If you’re not among the audience that eats up devil worship—the Satanism video drew 10,000 views in 24 hours, says Henry—then Religion for Breakfast, Henry’s YouTube channel, serves other fare. His 51,000 subscribers span Christians to atheists, drawn by his mission to improve religious literacy at a time when religion infuses public issues from anti-Muslim sentiment to the abortion and gay marriage debates.

“The academic study of religion is not necessarily sectarian or denominational,” says Henry. No kidding: besides covering orthodox religions, he’s made videos on whether contact with extraterrestrials would destroy religion and on invisibility spells. Tackling diverse topics taps Henry’s rudimentary video skills, learned from his videographer dad and a childhood playing with cameras that he acknowledges “10-year-olds shouldn’t be playing with because they’re so expensive.”

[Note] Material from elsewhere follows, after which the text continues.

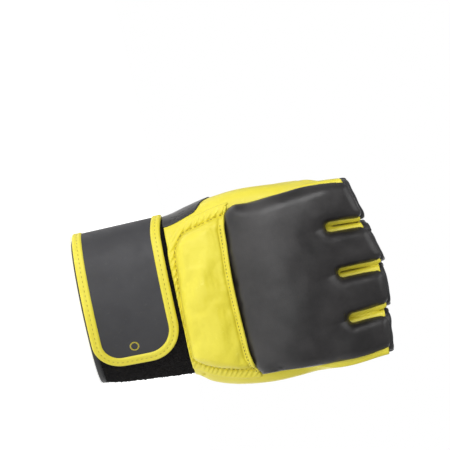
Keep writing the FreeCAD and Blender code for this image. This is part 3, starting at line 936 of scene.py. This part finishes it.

The channel started as a blog. “I’d get seven readers, and two of them would be my parents,” he says. He switched to YouTube to leverage the appeal of video, posting in earnest beginning in 2016. While many millennials shun organized religion, Henry’s audience skews toward the 25-to-35 age bracket, proving, he says, “you can study religion without necessarily being religious.”

Henry was a teaching assistant for Stephen Prothero, a College of Arts & Sciences professor of religion and a prolific popular author, who encouraged his YouTube entrepreneurship over beers at the BU Pub.

“Andrew has done a great job,” Prothero says. “If we really want to promote religious literacy—and I believe that task is more urgent than ever—religious studies scholars need to be involved in media of all sorts.”